When the PNP took over power, September 24th (the anniversary of the transfer of power from the AFRC to the PNP) was observed as a public holiday by virtue of executive fiats contained Executive Instruments presumably issued under NRCD 262. That date does not appear to have been formally legislated as a public holiday, and it is noteworthy that the PNP (just like the PP before it) did not deem it necessary to remove ‘Redemption Day’ as a holiday from our statute books, even if it was not celebrated. After the PNP was overthrown on December 31st 1981, the PNDC government also declared that date and June 4th as public holidays by the same yearly ritual of executive fiats.

In one of history’s amazing twists and turns, it was exactly on its fifteenth anniversary (on June 13th 1989) that NRCD 262 was repealed and replaced by PNDCL 220. PNDCL 220 finally removed the obsolete and otiose ‘National Redemption Day’ from the statute books as a national holiday. However, this did not reduce the number of public holidays, as PNDC 220 formally legislated the two similarly controversial holidays that had hitherto been celebrated by executive fiat: June 4th (to mark violent overthrow of SMCD II by the AFRC) and December 31st (to mark the violent overthrow of the PNP by the PNDC). PNDCL 220 spared us the indignity of being forced to refer to those dates by pompous, pretentious, and empty titles similar to those if its older cousins: Liberation and Redemption. But as pointed out, these two dates had been marked as public holidays soon after the PNDC came to power, i.e. even before they were formally legislated.

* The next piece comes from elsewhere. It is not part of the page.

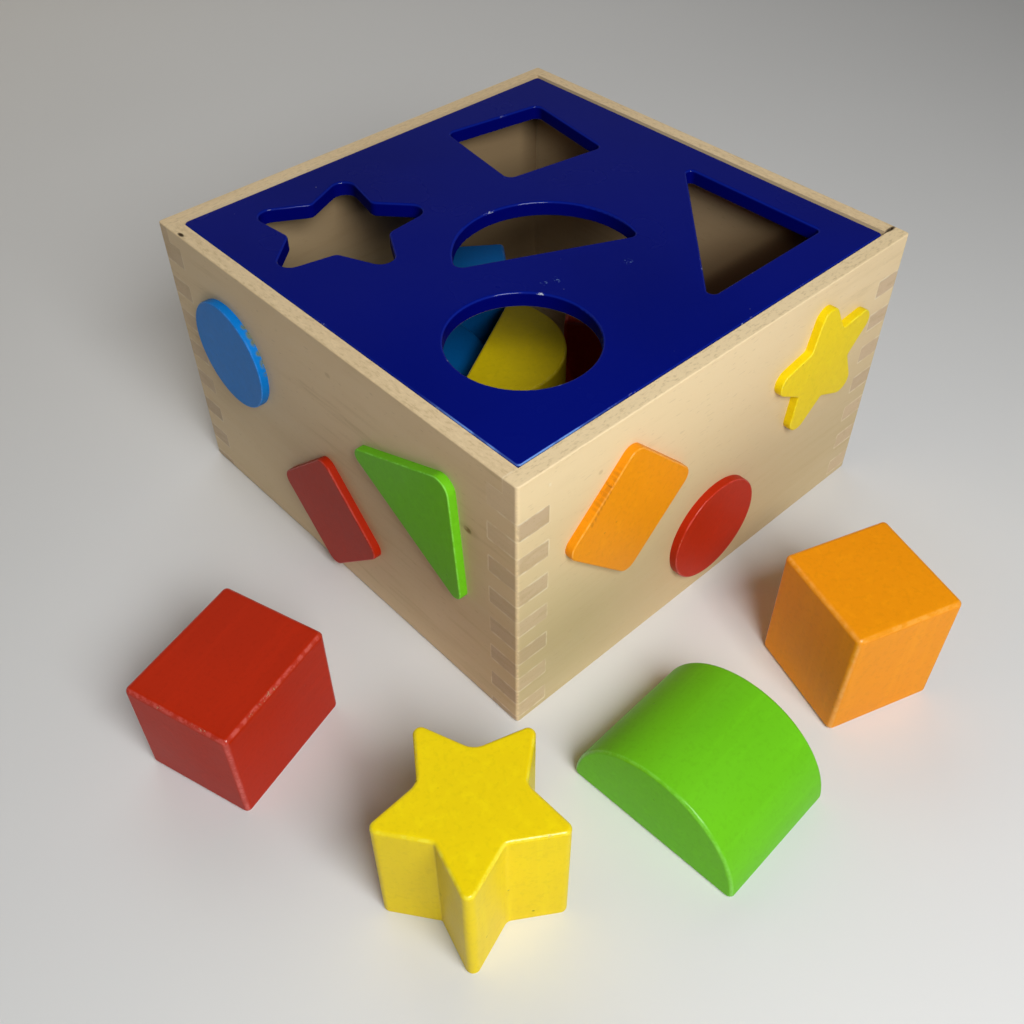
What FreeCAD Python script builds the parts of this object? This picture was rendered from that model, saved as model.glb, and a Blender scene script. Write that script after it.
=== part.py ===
"""Wooden shape sorter: a finger-jointed box, a lift-out lid with five shaped holes, and blocks.

Millimetres. +Z is up. The origin is the centre of the box's footprint, on the floor it stands on.
The front wall faces -Y and the right wall faces +X. Every solid is one separate wooden piece.
"""
import FreeCAD, Part
import math
import os

# ---- driving dimensions of the box ----
BOX_SIDE = 180.0
BOX_HEIGHT = 106.7
WALL_THICKNESS = 12.0
RIM_THICKNESS = 5.5
LID_THICKNESS = 5.5
LID_DROP = 0.4
LID_GAP = 0.7
BOTTOM_THICKNESS = 6.0
BOTTOM_HEIGHT = 12.0
GROOVE_DEPTH = 5.0
PANEL_SLACK = 0.2
# the glue has opened at one end of the back rim: width along the rim and depth into it
RIM_CRACK = (0.9, 3.8)

# ---- finger joints at the four upright corners ----
FIRST_FINGER = 3.4
FINGER_HEIGHT = 6.88
FINGER_COUNT = 7

# ---- rounding of sanded edges ----
BOX_EDGE = 1.2
FOOT_EDGE = 1.5
RIM_EDGE = 0.5
LID_EDGE = 0.8
DECOR_EDGE = 0.6
BLOCK_EDGE = 1.3
SQUARE_EDGE = 1.8
LID_CORNER = 1.5

# ---- flat shapes glued to the walls ----
DECOR_THICKNESS = 3.0
DECOR_DISC_RADIUS = 20.0
DECOR_SQUARE_CORNER = 4.5
DECOR_TRIANGLE = {"width": 62.3, "height": 42.3, "base_round": 3.0, "peak_round": 5.0}
DECOR_STAR = {"tip": 32.9, "valley": 14.2, "tip_round": 4.7, "valley_rounds": 5 * (1.2,)}

# ---- blocks ----
SQUARE_SIDE = 38.8
BLOCK_LENGTH = 46.2
ROUND_RADIUS = 22.6
HALF_RADIUS = 30.3
HALF_CORNER = 2.0
STAR = {"tip": 29.8, "valley": 15.6, "tip_round": 2.2, "valley_rounds": (6.0, 5.0, 1.0, 2.5, 4.0)}

# ---- holes in the lid: each block's own outline with room to spare ----
SQUARE_HOLE_SIDE = 42.0
SQUARE_HOLE_CORNER = 3.0
SQUARE_HOLE_TURN = -9.0
SQUARE_HOLE_CENTRE = (-47.4, 41.8)
ROUND_HOLE_RADIUS = 24.0
ROUND_HOLE_CENTRE = (43.7, -44.5)
STAR_HOLE = {"tip": 34.9, "valley": 17.65, "tip_round": 4.5, "valley_rounds": 5 * (3.2,)}
STAR_HOLE_TURN = 50.6
STAR_HOLE_CENTRE = (-45.7, -46.0)
TRIANGLE_HOLE_LEGS = (60.0, 58.6)
TRIANGLE_HOLE_CORNER = 2.0
TRIANGLE_HOLE_PEAK = (68.1, 70.4)
HALF_HOLE_RADIUS = 31.8
HALF_HOLE_CORNER = 3.0
HALF_HOLE_TURN = 65.0
HALF_HOLE_CENTRE = (14.8, -5.5)

# ---- worked out from the above ----
HALF_SIDE = BOX_SIDE / 2
INNER_HALF = HALF_SIDE - WALL_THICKNESS
RIM_INNER = HALF_SIDE - RIM_THICKNESS
LEDGE_HEIGHT = BOX_HEIGHT - LID_DROP - LID_THICKNESS
LID_SIDE = 2 * (RIM_INNER - LID_GAP)
FINGER_PITCH = 2 * FINGER_HEIGHT
FLOOR_INSIDE = BOTTOM_HEIGHT + BOTTOM_THICKNESS
HALF_SQUARE = SQUARE_SIDE / 2
HALF_LENGTH = BLOCK_LENGTH / 2

TOUCHING = 0.001
UP = FreeCAD.Vector(0, 0, 1)
ORIGIN = FreeCAD.Vector(0, 0, 0)


# ---- small tools ----
def box_between(low, high):
    """A box from its lowest corner to its highest corner."""
    sizes = [high[i] - low[i] for i in range(3)]
    return Part.makeBox(*sizes, FreeCAD.Vector(*low))


def fuse_all(shapes):
    """One clean solid from touching shapes."""
    joined = shapes[0].multiFuse(shapes[1:])
    return joined.removeSplitter()


def moved(shape, turn=0.0, place=(0.0, 0.0, 0.0)):
    """The shape turned about Z at the origin, then moved."""
    copy = shape.copy()
    copy.rotate(ORIGIN, UP, turn)
    copy.translate(FreeCAD.Vector(*place))
    return copy


def edges_at_height(solid, heights):
    """The edges that lie flat at any of the given heights."""
    found = []
    for edge in solid.Edges:
        low = edge.BoundBox.ZMin
        level = edge.BoundBox.ZLength < TOUCHING
        if level and any(abs(low - height) < TOUCHING for height in heights):
            found.append(edge)
    return found


# ---- flat outlines, as lists of (x, y, corner radius) ----
def square_corners(side, radius):
    half = side / 2
    return [(-half, -half, radius), (half, -half, radius), (half, half, radius), (-half, half, radius)]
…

The ‘Death’ of June 4th & December 31st
Thankfully, these dates are no longer public holidays. December 31st was the first to be removed when on December 23rd 1994, the Supreme Court, by a majority of 5 to 4 in the case of New Patriotic Party v. Attorney-General, declared the celebration of the December 31st coup as unconstitutional, and stated as follows: “It is hereby ordered that 31 December shall no longer be declared and observed as a public holiday and celebrated as such out of public funds. The defendant is hereby ordered to obey and carry out this order.” This singularly bold decision of the Supreme Court has erased December 31st as a public holiday from our statute books forever – which means as long as this Constitution remains in force. This is because article 107(a) of the Constitution provides that parliament does not have the power to pass any law “to alter the decision or judgment of any court as between the parties subject to that decision or judgment.”

But June 4th, which was not the subject of the decision in NPP v. A-G, remained on the statute books. However, clearly, the appetite to celebrate it as a public holiday was on the decline, and its days were clearly numbered. It therefore came as no surprise when in 2001, the then new parliament dominated by the NPP passed the current Public Holidays Act which repealed and replaced PNDC 220 and removed June 4th as a public holiday from the statute books. With this, every holiday that marked the violent military overthrow of any government in Ghana was finally and rightly removed from our statute books.